● **Problem**:
Whenever a line below holds the word "More", copy that line.
┌─ Provided information
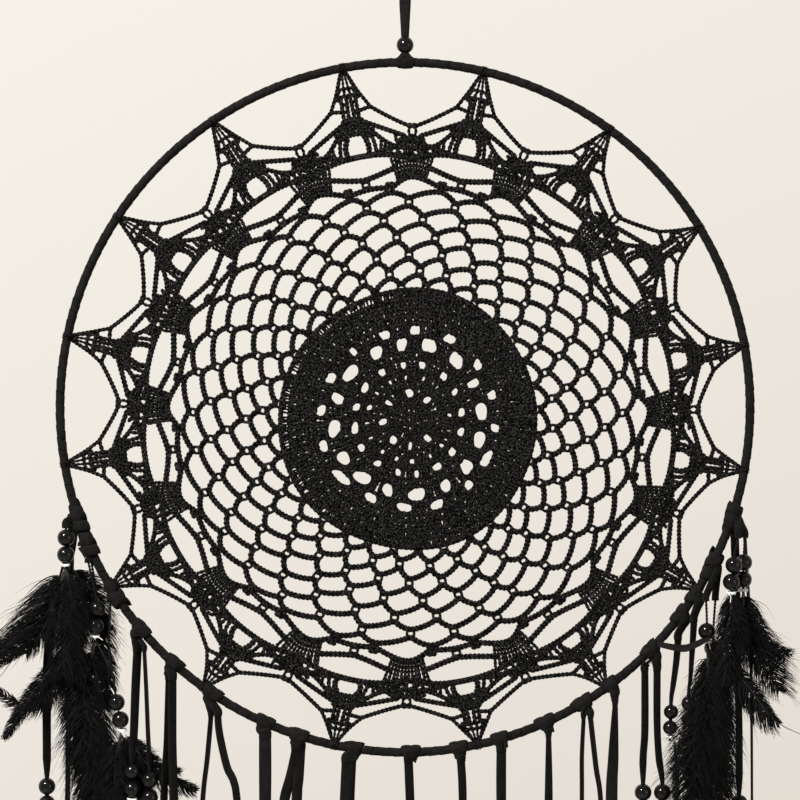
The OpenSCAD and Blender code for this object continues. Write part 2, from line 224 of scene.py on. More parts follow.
class Nodes:
    """The node tree of a material or a world, written from the texture to the shader."""

    def __init__(self, name, kind=bpy.data.materials, shader="Principled BSDF", space="Object"):
        self.owner = kind.new(name)
        self.owner.use_nodes = True
        self.tree = self.owner.node_tree
        self.shader = self.tree.nodes[shader]
        self.coords = self.add("ShaderNodeTexCoord").outputs[space]

    def add(self, kind, **values):
        node = self.tree.nodes.new(kind)
        for key, value in values.items():
            setattr(node, key, value)
        return node

    def link(self, source, target):
        self.tree.links.new(source, target)

    def noise(self, scale, detail=2.0, roughness=0.5, stretch=(1, 1, 1)):
        mapping = self.add("ShaderNodeMapping")
        mapping.inputs["Scale"].default_value = stretch
        self.link(self.coords, mapping.inputs["Vector"])
        noise = self.add("ShaderNodeTexNoise")
        noise.inputs["Scale"].default_value = scale
        noise.inputs["Detail"].default_value = detail
        noise.inputs["Roughness"].default_value = roughness
        self.link(mapping.outputs["Vector"], noise.inputs["Vector"])
        return noise.outputs["Fac"]

    def span(self, source, low, high, from_low=0.3, from_high=0.7, ease="LINEAR"):
        node = self.add("ShaderNodeMapRange", interpolation_type=ease)
        limits = {"From Min": from_low, "From Max": from_high, "To Min": low, "To Max": high}
        for name, value in limits.items():
            node.inputs[name].default_value = value
        self.link(source, node.inputs["Value"])
        return node.outputs["Result"]

    def colour(self, source, low, high, from_low=0.3, from_high=0.7, target="Base Color"):
        ramp = self.add("ShaderNodeValToRGB")
        for stop, position, tint in zip(ramp.color_ramp.elements, (from_low, from_high), (low, high)):
            stop.position = position
            stop.color = (*tint, 1)
        self.link(source, ramp.inputs["Fac"])
        self.link(ramp.outputs["Color"], self.shader.inputs[target])

    def bump(self, source, distance):
        bump = self.add("ShaderNodeBump")
        bump.inputs["Distance"].default_value = distance
        bump.inputs["Strength"].default_value = 1
        self.link(source, bump.inputs["Height"])
        self.link(bump.outputs["Normal"], self.shader.inputs["Normal"])

    def roughness(self, source, low, high):
        self.link(self.span(source, low, high), self.shader.inputs["Roughness"])

    def gloss(self, level):
        self.shader.inputs["Specular IOR Level"].default_value = level

    def sheen(self, weight, roughness, tint):
        self.shader.inputs["Sheen Weight"].default_value = weight
        self.shader.inputs["Sheen Roughness"].default_value = roughness
        self.shader.inputs["Sheen Tint"].default_value = (*tint, 1)


def ribbon_material():
    """Matt black suede ribbon: a short nap, brushed a little lighter in places."""
    n = Nodes("black_suede_ribbon")
    n.colour(n.noise(260, 4, 0.6), (0.003, 0.003, 0.0031), (0.0075, 0.0073, 0.0071))
    n.roughness(n.noise(700, 3), 0.7, 0.9)
    n.bump(n.noise(4200, 3, 0.7), 0.00012)
    n.sheen(0.015, 0.5, (0.9, 0.88, 0.85))
    n.gloss(0.06)
    return n.owner


def cotton_material():
    """Black mercerised crochet cotton, twisted in fine plies; its speckle is partly real tone, partly painted
    shade and glints.
    """
    n = Nodes("black_crochet_cotton")
    # A sharp random speckle from near black to dark grey: partly the cotton's uneven tone, partly painted shade
    # and painted glints over the stitches.
    n.colour(n.noise(1000, 2, 0.5), (0.0001, 0.0001, 0.0001), (0.027, 0.0266, 0.0257), 0.45, 0.7)
    n.roughness(n.noise(900, 2), 0.24, 0.36)
    n.bump(n.noise(5200, 2, 0.6, (1, 0.5, 1)), 0.00016)
    n.gloss(0.025)
    return n.owner


def bead_material():
    """Polished black beads with a faint moulding ripple."""
    n = Nodes("black_gloss_bead")
    n.colour(n.noise(90, 2), (0.0018, 0.0018, 0.002), (0.0035, 0.0034, 0.0036))
    n.roughness(n.noise(160, 2), 0.1, 0.2)
    n.bump(n.noise(220, 2), 0.00002)
    n.gloss(0.22)
    return n.owner


def thread_material():
    """Off-white binding thread."""
    n = Nodes("off_white_thread")
    n.colour(n.noise(900, 3), (0.56, 0.55, 0.52), (0.82, 0.81, 0.78))
    n.roughness(n.noise(1200, 2), 0.6, 0.8)
    n.bump(n.noise(6000, 2), 0.00006)
    n.sheen(0.2, 0.5, (1, 1, 1))
    return n.owner


def feather_material():
    """Dyed black feather: soft, with a cool sheen along the barbs."""
    n = Nodes("black_feather")
    n.colour(n.noise(170, 4, 0.6), (0.0018, 0.0018, 0.002), (0.007, 0.0069, 0.0073))
    n.roughness(n.noise(900, 3), 0.35, 0.6)
    n.bump(n.noise(3800, 2, 0.6, (1, 1, 0.3)), 0.00008)
    n.gloss(0.08)
    return n.owner


def quill_material():
    """Dark horn of the quills, a little glossier than the barbs."""
    n = Nodes("dark_quill")
    n.colour(n.noise(300, 3, 0.5, (1, 1, 0.2)), (0.003, 0.0028, 0.0026), (0.009, 0.008, 0.0075))
    n.roughness(n.noise(600, 2), 0.3, 0.5)
    return n.owner


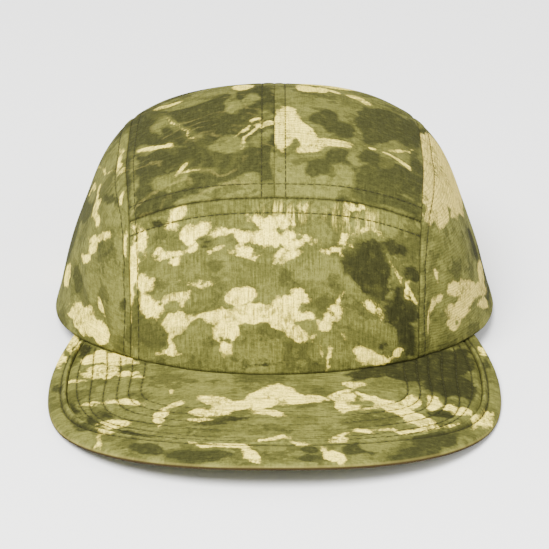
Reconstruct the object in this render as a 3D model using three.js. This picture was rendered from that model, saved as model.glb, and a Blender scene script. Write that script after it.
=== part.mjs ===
// Five panel cap: a soft crown of five cloth panels and a flat peak with a bound edge.
// Millimetres, +Z up. The peak points along -Y and +X is to its right in a front view.
// The rear and side rim lie on the surface and the peak's side corners nearly touch it.
import * as THREE from "three";

// Driving sizes of the crown; the drops count from its top and the inset from its side
const CROWN_WIDTH = 175;
const CROWN_LENGTH = 196;
const CROWN_HEIGHT = 95.7;
const CLOTH = 1.6;
const SEAM_GAP = 0.3;
const FRONT_LIFT = 15.2;
const FRONT_SEAM_DROP = 13.9;
const FRONT_CORNER_DROP = 29.9;
const SIDE_SEAM_INSET = 29.8;

// Driving sizes of the peak; the distances back count from the crown's front
const PEAK_REACH = 70;
const PEAK_WIDTH = 172.8;
const PEAK_WIDEST_BACK = 14.8;
const PEAK_END_BACK = 57.5;
const PEAK_CLOTH = 1.25;
const LAYER_GAP = 0.3;
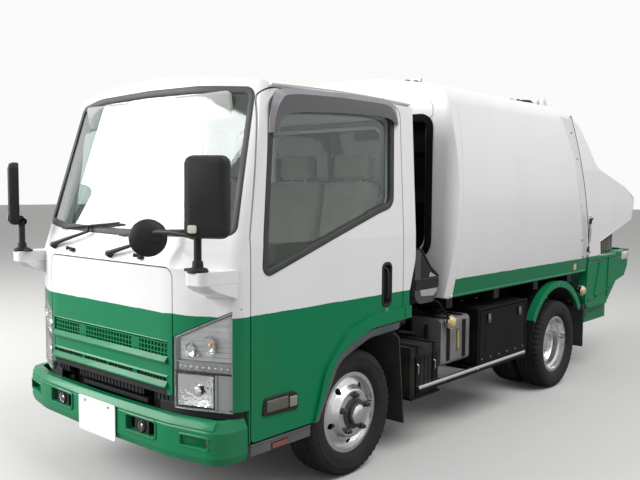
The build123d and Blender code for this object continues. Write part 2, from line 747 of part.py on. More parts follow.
# Columns: place across, half width, lower edge, upper edge
for place, half, low, high in (
    (-495, 10, grille_low + 3, grille_high - 3), (-236, 34, 760, 832),
    (-232, 18, grille_low + 8, bar_low + 2), (0, 8, grille_low + 8, bar_low + 2),
    (232, 18, grille_low + 8, bar_low + 2), (236, 34, 760, 832), (495, 10, grille_low + 3, grille_high - 3),
):
    ribs.append(block((place - half, place + half), (-1100, -900), (low, high)))
rib_pitch = 26
for number in range(-18, 19):
    place = number * rib_pitch
    if abs(abs(place) - 236) > 45:
        ribs.append(block((place - 4, place + 4), (-1100, -900), (bar_high - 2, 826)))
grille = across_grille(grille_half_width, bar_low, bar_high, bar_depth, panel_depth)
grille = grille + across_grille(grille_half_width, grille_low + 4, grille_low + 12, bar_depth, panel_depth)
grille = grille + across_grille(grille_half_width, bar_high - 2, grille_high - 3, glass_depth, panel_depth)
grille = grille + (skin(post_depth, panel_depth) & whole(*ribs))
write("front_hatch", hatch)
write("grille", grille)

# Cab steps: a tread under each door.
step = block((640, 838), (door_front + 5, -392), (322, 376))
step = step - block((639, 826), (door_front + 17, -404), (321, 366))
step = step - block((600, 752), (-428, -300), (300, 400))
step = step + block((640, 652), (door_front + 5, -430), (370, floor_height - 40.3))
write("cab_steps", both_sides(step))

# Cab furniture, seen through the glass.
dashboard = across([
    (-925, 1180, 10), (-890, 1270, 10), (-830, 1325, 60), (-560, 1290, 60), (-560, 1130, 40), (-700, 960, 60),
    (-880, 960, 10),
], -765, 765) & cab_forms[door_layer_depth]
column = rod((-370, -700, 1130), (-370, -455, 1330), 32)
wheel_rim = Pos(-370, -455, 1330) * Rot(-42, 0, 0) * (Torus(195, 14) + Cylinder(60, 26) + Box(380, 44, 14))
dashboard = dashboard + column + wheel_rim
write("dashboard", dashboard)

seats = None
# Columns: middle of the seat across the cab, its width
for middle, width in ((-395, 500), (130, 480), (560, 330)):
    half = width / 2
    cushion = across([
        (-330, seat_box_top + 0.3, 20), (-350, seat_box_top + 130, 50), (100, seat_box_top + 120, 40),
        (190, seat_box_top + 640, 50), (330, seat_box_top + 640, 50), (260, seat_box_top + 0.3, 20),
    ], middle - half, middle + half)
    head = across([
        (215, seat_box_top + 645, 30), (235, seat_box_top + 800, 30), (320, seat_box_top + 800, 30),
        (325, seat_box_top + 630, 10),
    ], middle - 130, middle + 130)
    seat = cushion + head
    seats = whole(seat) if seats is None else whole(seats, seat)
write("seats", seats)

# Mirrors: one on each front corner, and a round convex one that looks down at the bumper.
stay = rod((775, -1046, 1186.3), (775, -1046, 1215), 26) + rod((775, -1046, 1210), (775, -1046, 1345), 13)
stay = stay + rod((775, -1046, 1340), (836, -1046, 1360), 13)
head = extrude(Plane.XZ.offset(-28) * RectangleRounded(200, 350, 38), amount=56)
head = Pos(838, -1040, 1508) * Rot(0, 0, 27) * head
left_mirror = stay + head
under_stay = rod((775, -1046, 1330), (640, -1085, 1352), 11) + rod((640, -1085, 1352), (452, -1062, 1345), 11)
under_head = Pos(448, -1066, 1318) * Rot(90, 0, 0) * Rot(18, 0, 0) * Cylinder(86, 34)
write("mirrors", whole(left_mirror + under_stay + under_head, other_side(left_mirror)))

wipers = None
# Columns: place of the pivot across the cab, its height
for place, height in ((-519, 1226), (36, 1212)):
    pivot = rod((place, -955, height - 2), (place, -1018, height + 12), 16)
    arm = rod((place, -1012, height + 8), (place + 300, -993, height + 92), 7)
    blade = rod((place + 20, -1000, height + 98), (place + 540, -985, height + 140), 7)
    link = rod((place + 300, -993, height + 92), (place + 285, -992, height + 120), 6)
    wiper = pivot + arm + blade + link
    wipers = whole(wiper) if wipers is None else whole(wipers, wiper)
write("wipers", wipers)


# Packer body: a barrel-sided shell, open at the front in a framed opening and at the rear to the tailgate.

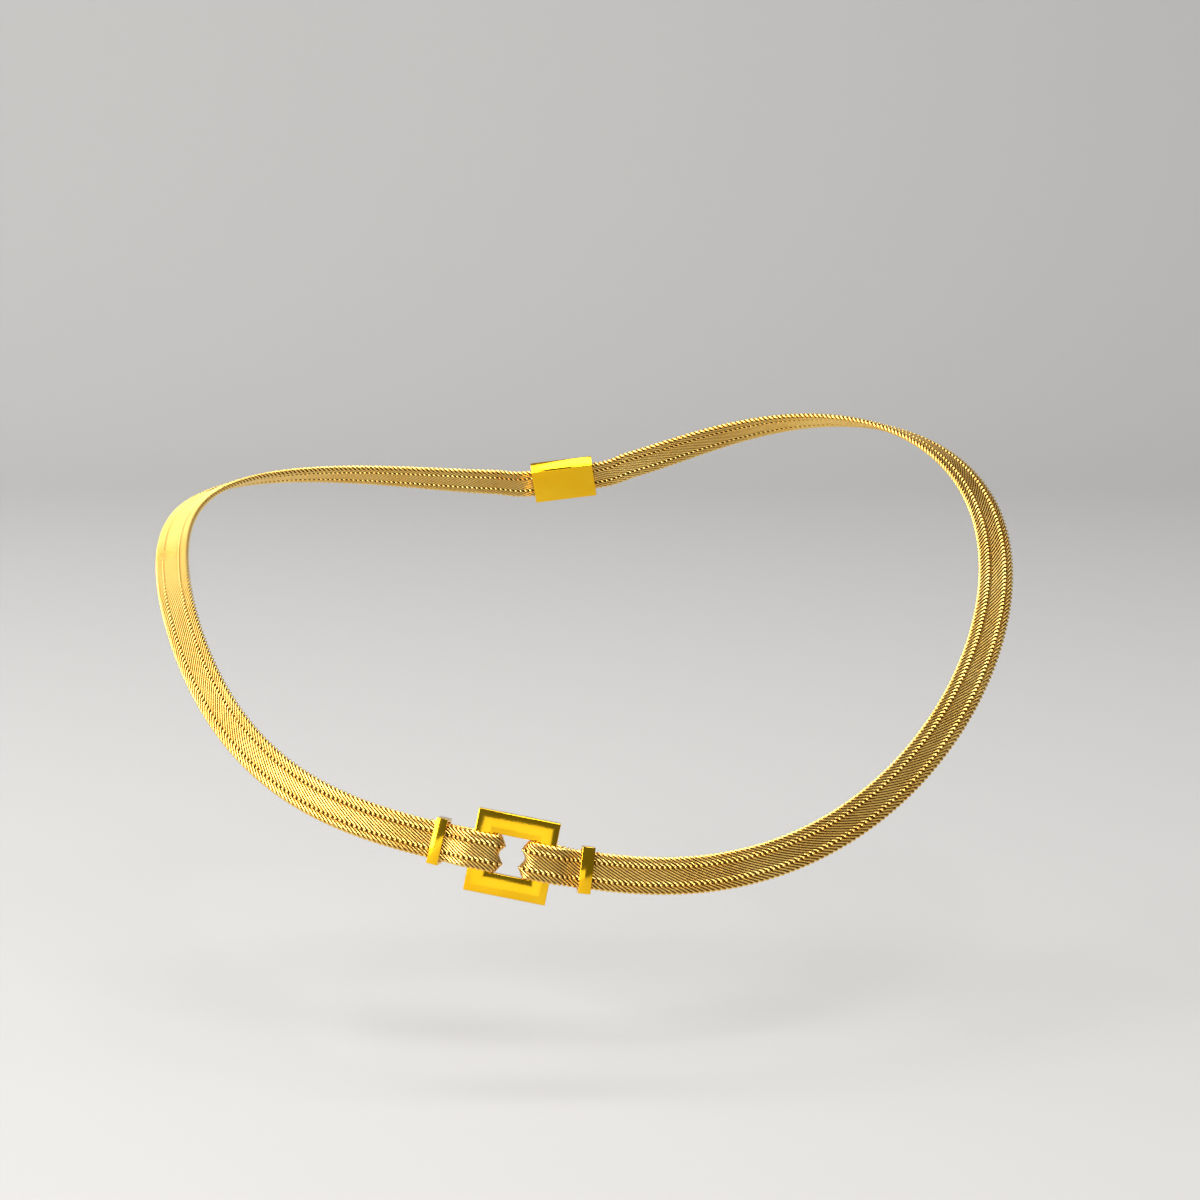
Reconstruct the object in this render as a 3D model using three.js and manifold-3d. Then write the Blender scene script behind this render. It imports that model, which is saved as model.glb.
└─
● **Solution**:
The OpenSCAD and Blender code for this object continues. Write part 2, from line 224 of scene.py on. More parts follow.
The build123d and Blender code for this object continues. Write part 2, from line 747 of part.py on. More parts follow.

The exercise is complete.